Ken’s company has a simple IRA program for employees and profit sharing. Once a month he recognizes employees with birthdays by treating everyone to doughnuts. Company employees also share a meal once a month, and the meal is followed by a safety meeting and sessions about quality and production; employees are also recognized at this time for birthdays and service anniversaries. He recognizes workers after three years of service by giving them a gift of a collector’s knife with custom sheath.
Ken’s wife, Mary, helped him in the business on a limited basis while their children were young, but when they reached school age she began working with him full-time. She does virtually all the administrative work in the office – invoicing, collections, and much more. “She does an excellent job, and I wouldn’t be able to get along without her,” said Ken.
They have four adult children. A son works in the financial services in industry in Chicago, a daughter works for Boeing in Phoenix, another daughter is an entrepreneur in the health care industry in San Francisco, and another daughter in San Francisco is a stay-at-home mother with three children.
Bill Swetman has been a key employee, operations manager for 17 years. “He’s been like a brother to me,” said Ken. “I have complete trust in him.”
“We never would have been able to grow without his talents and commitment,” he added.
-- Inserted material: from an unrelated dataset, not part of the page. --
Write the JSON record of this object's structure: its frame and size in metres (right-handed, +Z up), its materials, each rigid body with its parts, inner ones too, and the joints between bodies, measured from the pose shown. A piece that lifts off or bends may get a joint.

Bill supervises all production, maintenance and trucking operations while Ken handles financials, marketing, and buys logs.
Ken has been very active in the Missouri Forest Products Association over the years, joining when he first bought the sawmill. “It’s been a great help to me,” he said. “It allows me to network with other people.” He has learned from other people in the industry and also does business with other association members. Ken served on the association’s board of directors and also as president and vice president. He also has served on the board of directors of the Missouri Wood Industry Insurance Trust, a workers compensation self-insuring trust.